On the question of the extent of Lewinsky’s true involvement with Clinton, he says, “I don’t know if she was riding Air Force One.” Elsewhere, he’s less coy about the specifics, saying it will be years before anyone could speak to Lewinsky without “imagining her on her knees in the Oval Office.”

But Tapper has spoken with Lewinsky over email in years since.

“She’s a very cool and tough woman considering what she’s been through,” Tapper told the Hill in 2016, before stressing his continued empathy for women who are marked by sexual scandals with more powerful men.

This sentiment is present in Tapper’s piece in the form of pity.
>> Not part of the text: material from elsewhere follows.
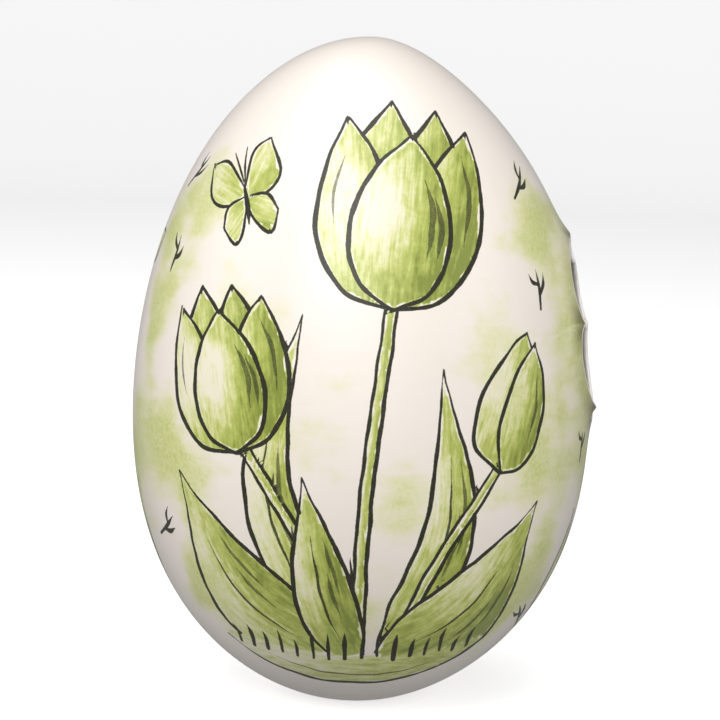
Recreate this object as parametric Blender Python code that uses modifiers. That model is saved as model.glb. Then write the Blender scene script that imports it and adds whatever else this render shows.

He feels sorry for Lewinsky, particularly for the way in which Linda Tripp, posing as her friend, betrayed her trust, by “wearing a wire under the chiffon.”

I won’t claim that Tapper betrayed Lewinsky in the same way. He’s a journalist and this story falls squarely in the public interest. But how he chose to write it, bowing in so many instances to the salacious tone he’s claiming to abhor, is clearly objectionable through the lens of 2021.

Yet when he’s been asked to reflect on this piece, he stands his ground. “My opinion about her and that scandal is the same as [1998,”] he told the Hollywood Reporter in 2018, before admitting how impressed he was by her handling of the aftermath in years since.

We all should be, and Lewinsky’s recovery gives the lie to, and shows the limits of, the impressions from Tapper’s brief encounter, a dinner party anecdote that might have stayed just that — or at least been published without cataloging her merits as a potential conquest.

Speaking to The Hollywood Reporter, about what he now calls his “very innocent” date with Lewinsky, Tapper said “the Clintons owe her an apology.” They’re not the only ones.